Courtney is originally from Connecticut where she owns and operates Seaside Shadows, a walking ghost tour in Mystic, Connecticut. It was voted the number three best ghost walking tour in 2024 by USA Today.
Her knowledge and familiarity with ghosts and spirituality goes way back. First, she is a direct descendant of an accused witch. Secondly, her childhood home was reportedly active with lots of paranormal activity.
“Which you hear a lot about now, but it used to be something we didn’t talk about,” she said. “My mother was Irish Catholic and that has its own superstitions and beliefs. She called a priest, and the priest was unable to help, or he got scared and left.”
Her mother managed to contact Ed and Lorraine Warren who even back then were world renown paranormal experts. The couple known for the Amityville Horror investigations and whose lives are depicted in the Conjuring movie series lived in Connecticut. They went to her house to try and cleanse away the problematic spirits.
“I remember at the time I was so embarrassed,” Courtney said. “I lived in a small town, and I didn’t want people to know we lived in a haunted house.
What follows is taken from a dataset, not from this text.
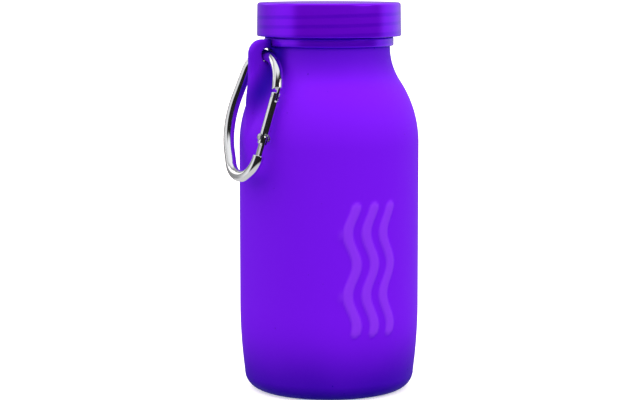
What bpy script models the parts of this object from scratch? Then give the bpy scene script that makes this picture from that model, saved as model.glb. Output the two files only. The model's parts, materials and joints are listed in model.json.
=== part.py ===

We kept things quiet about the paranormal but having that experience, meeting Lorraine, learning about her psychic abilities, was influential to me. It made an impact.”
Courtney eventually finished school and went to college. After college she worked as an analyst for the FBI, but she said she found the job boring. After leaving the FBI she moved to Vermont. It was there where she met a woman who owned and operated a ghost walking tour in Burlington.
“She wrote haunted history stories,” she said with excitement. “That was my dream. I've always had this fascination with the paranormal. I grew up with that history and I also told myself when I was a little girl that I was going to be a writer one day and I thought maybe I can do it.”
Courtney was brave enough to ask the woman for some advice on how to start her own ghost tours. The woman offered some information, and Courtney was not only ready she pounced at the opportunity.
“I went back home, and with the support of my mother and father, who was from Georgia and a history major at UGA, I left my government position. I decided I was going to start a ghost tour and I'm going to write books, and I'll just freelance until that takes off,” she said. “A dream with no plan.”
Fueled by her love of history, her compassion, empathy and nurturing commitment to honor the spirits, especially those of soldiers, her dreams not only came true, but they also flourished.
She opened Seaside Shadows in 2013. She’s authored five books, Haunted Mystic, Civil War Ghosts of Connecticut, Civil War Ghosts of Georgia Volumes 1 and 2, and Revolutionary War Ghosts of Connecticut.
Her extensive knowledge of history, the paranormal realm and cryptids created opportunities as a guest or keynote speaker on several paranormal podcasts, speaking circuits and popular paranormal TV programs on Travel Channel.
And now she is expanding her treasured gifts with her new storefront at 110 A Gordon Street in the heart of the historic downtown section of Chickamauga.
“I wanted another location, and I wanted it to be in Georgia because I've fallen in love with the ghosts in this town,” she said. “There is so much history here and the battlefields are here. It’s tangible.”
In addition to walking tours, Courtney said she plans to offer special events, hosting guest investigators and authors, scavenger hunts, cemetery tours, full moon rituals and events and she’s hoping to develop a trolley tour in the future. She also plans to have investigative equipment visitors can rent or buy to use during the tours.
Bookings for her tours can be done safely and easily online. The tour covers roughly half a mile and is 90 minutes.